The will’s mission statement, drafted 4 years prior to her death, stated that her two priorities for estate distribution were helping the poor and caring for dogs. However, she later struck the first priority and added to the second the phrase “and other such charitable activities as the trustees shall determine.”

This past February, a surrogate court judge ruled that the trust’s trustees have sole authority to determine where the funds are allocated… yes, that sounds about right. Yesterday, the trustees chose to distribute the funds such that only a fraction ($1 million of the first $137 million bundle) went to animal advocacy organizations, while most went to medical research programs benefiting humans.

The response from the Humane Society of the United States — one of the animal advocacy organizations selected to receive a tiny portion of the funds — is that it is “a trifling and embarrassingly small amount” and that “Mrs. Helmsley’s wishes are clearly being subverted.”

And so we find ourselves again embroiled in a national debate over the priority that ought to be given to man’s best friend. Whereas the scandal revolving around Helmsley’s dog Trouble invoked people’s feelings about the role of companion animals in one’s family, this debate pushes people one step further: to consider the value we ought to assign dogs who are not part of our families; not our best friends. This raises the questions of how much priority we should assign, as a society, to canine protection and advocacy, and how we feel about those who think these are, or ought to be, a high priority.

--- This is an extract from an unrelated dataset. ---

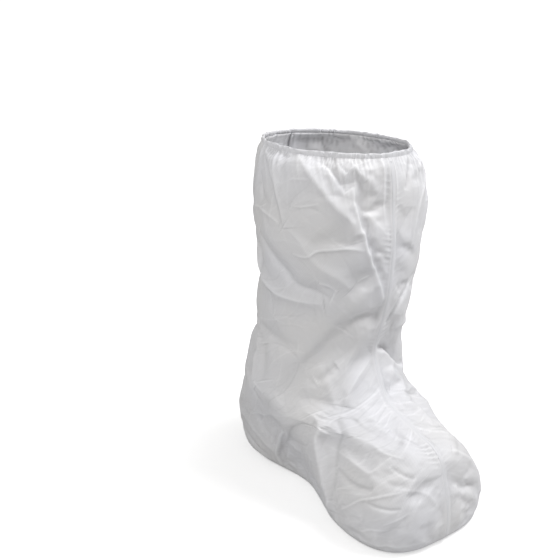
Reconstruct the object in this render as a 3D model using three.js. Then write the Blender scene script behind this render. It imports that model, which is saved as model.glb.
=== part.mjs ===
// A disposable boot cover: two side panels of thin bonded cloth, sewn together along one centre
// seam and gathered at the mouth by an elastic hem. It stands on its flat sole in a boot's form.
//
// Millimetres. +Z is up, the floor is z = 0 and the toe points towards -Y, so the wearer's right
// is -X. x = 0 is the plane of the centre seam. The pieces are worked out round the leg's axis,
// and the finished cover is moved so that its origin is the middle of its footprint.

import * as THREE from 'three';

// Overall sizes
const coverHeight = 445;        // floor to the top of the hem, above the leg's axis
const hemSlope = 9;             // how much the hem rises from the front of the leg to its back
const footHeight = 200;         // floor to where the leg begins
const footLength = 370;         // heel to toe
const footWidth = 200;          // across the ball of the foot
const legDepth = 214;           // front to back at the widest part of the leg
const legWidth = 210;           // side to side at the widest part of the leg

// Cloth, seam and hem
const wall = 1.2;               // thickness of the cloth
const clearance = 0.3;          // gap between pieces that meet
const seamThickness = 1.6;      // both cloth edges and the thread, across the seam
const seamAllowance = 6;        // how far the seam's edge reaches into the cover
const seamProud = 0.7;          // how far the seam stands out of the cloth
const hemHeight = 5.5;          // height of the casing that holds the elastic
const hemThickness = 3.2;       // thickness of that casing

// Folds and gathers
const foldDepth = 12;           // depth that the folds' shares are taken of
const foldWidth = 24;           // width that the folds' shares are taken of
const gatherDepth = 3;          // depth of the gathers under the hem
const gatherRise = 9;           // height over which the gathers swell out under the hem
const gatherLength = 78;        // how far down the leg the gathers reach
const gathersPerPanel = 6.5;    // gathers round one panel
const hemRuffle = 0.9;          // depth of the ruffles in the hem
const rufflesRoundHem = 24;

// Flat and quiet places
const soleRise = 16;            // height over which folds fade out above the flat sole
const seamQuiet = 0.08;         // share of a panel's width over which folds fade out at the seams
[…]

Although in this case, canine interests are clearly trumped by human interests, dogs and all animals gained a little ground today simply by being thought of in a serious and legally discerning manner. That attitude, on the part of executors, trustees, judges, attorneys, and society at large, is what is required for all animals’ interests to advance within the legal world.

-Suzanne McMillan

 

One Response

  1. Given the notoriety of the testator who among other things opined that only fools pay taxes (before her conviction for not doing that), we might view this as simply her befuddled failure to get her wishes clearly expressed in a binding document. Of course there is always the possibility that her attorney was either in over his/her head or, possibly, that the client could not be counseled.

    Historically, English and later American law placed limitations on charitable bequests. The reasoning was that the Church (some church) provided for impecunious survivors and that a deceased’s estate should largely go to his or her own rightful (as the law determined it) heirs.

    I see no valid policy reason today why a testator should be restricted in any way from bequeathing any or all of an estate to any charity including those committed to animal welfare or animal rights. I don’t think I’d go along with a devise to Al Quaeda.